Однажды, заглянув к редактору журнала «Мир Божий» филологу Федору Дмитриевичу Батюшкову, Павел познакомился с двумя американцами, которые, помимо прочего, хотели найти преподавателя русистики для Чикагского университета. Одним из новых знакомых был Чарлз Крейн — собственник больших пакетов акций различных промышленных и транспортных предприятий, один из хозяев знаменитой фирмы «Вестингауз». Распоряжался своими доходами Крейн своеобразно — он считал своей миссией ознакомление американцев со старыми культурами, к которым причислял и славянские, а особое предпочтение среди славянских государств отдавал России. Именно он профинансировал создание в Чикагском университете кафедры славистики, на которой первый курс лекций в 1902 году прочитал известный деятель чешского национально-освободительного движения Томаш Масарик, автор ряда работ по истории славянства и социологии, высоко ценимых гуманитарным научным сообществом. В связи с возвращением Масарика в Европу Милюкову предложили заменить его в Чикагском университете{252}. А. В. Макушин и П. А. Трибунский предполагают (впрочем, не мотивируя), что Милюкова рекомендовал М. М. Ковалевский{253}.

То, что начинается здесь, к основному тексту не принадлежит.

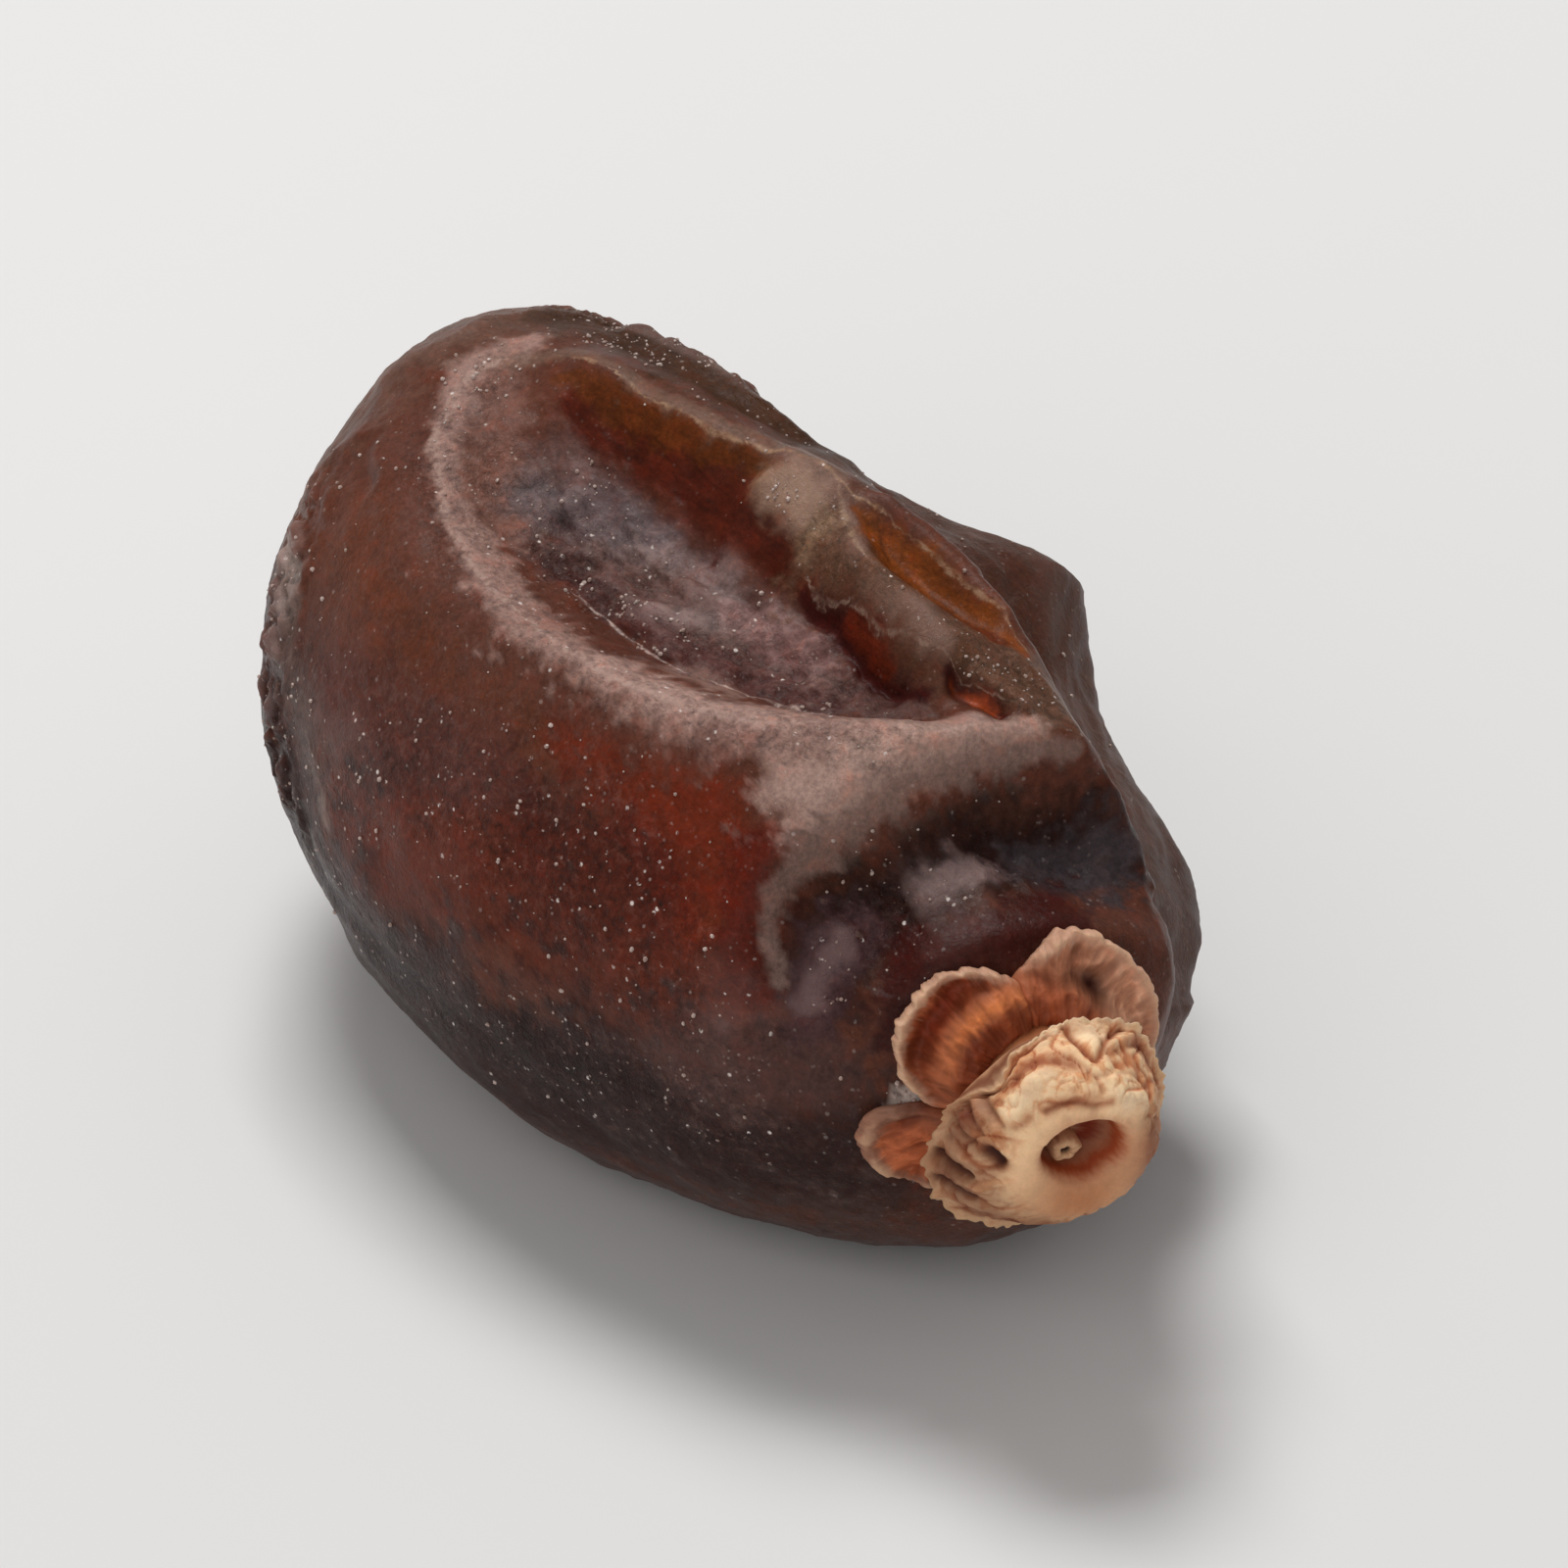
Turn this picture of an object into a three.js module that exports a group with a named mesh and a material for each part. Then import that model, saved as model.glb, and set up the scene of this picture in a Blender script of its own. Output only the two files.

Скорее сыграло роль выдвижение Милюкова в начале 1902 года в члены Императорской академии наук по разделу изящной словесности{254} (историю в те времена относили не к наукам, а к искусствам). В академию он не прошел, но сам факт выдвижения показателен. Зато 26 июня того же года Павел Николаевич был избран членом-корреспондентом Болгарского книжного общества (будущей Академии наук) по историко-филологическому отделению, с чем его сердечно поздравило руководство Книжного общества{255}.
Столь же лестным было приглашение в Чикаго. Павел Николаевич не скрывал, что весьма обрадовался этому предложению — оно свидетельствовало, что и за океаном уже знают и ценят его исторические труды и одобряют его общественную деятельность. Были, правда, две существенные трудности. Павел слабо владел английским языком, но, обладая великолепной памятью, усидчивостью и способностью легко овладевать иностранной лексикой, полагал, что эта трудность будет им преодолена сравнительно быстро. Вторая трудность была более серьезная: Милюков, хотя и жил фактически свободно под Питером, оставался под следствием и ожидал то ли суда, то ли административного приговора (таковые выносились в отношении лиц, по поводу преступных деяний которых не было достаточных доказательств).
На следующих встречах Милюков договорился с Крейном, что приедет в Чикаго летом 1903 года и начнет преподавать на курсах для школьных учителей. Крейн был уверен, что сможет добиться разрешения правительства на поездку Павла Николаевича в Америку. Можно предположить, что американский миллионер, уже знакомый с коррупцией русского чиновничества, заранее предусмотрел сумму для взятки, которая должна была способствовать положительному решению вопроса.
Верный своей привычке сразу брать быка за рога, Милюков немедленно приступил к основательному овладению английским языком. Он нашел некую английскую преподавательницу, которая поняла, что ему было необходимо (она не стала задавать уроки по грамматике, а ежедневно разговаривала с ним на своем родном языке). Через несколько уроков учительница стала работать вместе с ним над будущим курсом, помогая органично перейти от навыков русской речи к особенностям английской (правда, именно в британском, а не американском варианте). «Мне приходилось, — вспоминал Павел Николаевич, — переделывать каждую фразу моей вступительной главы по нескольку раз, и всё казалось, что ради ясности я жертвую точностью»{256}. Из этих слов следует, что с самого начала предполагалось издание в США его лекционного курса на английском языке — недаром речь шла именно о вступительной главе, а не о вступительной лекции.
Между тем весной 1902 года стал известен административный приговор. Хлопоты американца не увенчались успехом — Милюков получил полгода тюрьмы. По счастью, административная практика в Российской империи продолжала оставаться патриархальной — даже к такому оппозиционеру, каким уже проявил себя Павел Николаевич, допускалась известная степень доверия, которое полагалось оправдывать, ибо в противном случае человек, нарушивший данное слово, лишался уважения не только политических противников, но и единомышленников. Сам же Милюков видел в царизме и его администрации противника, с которым следовало вести борьбу, но не исключал и компромиссы.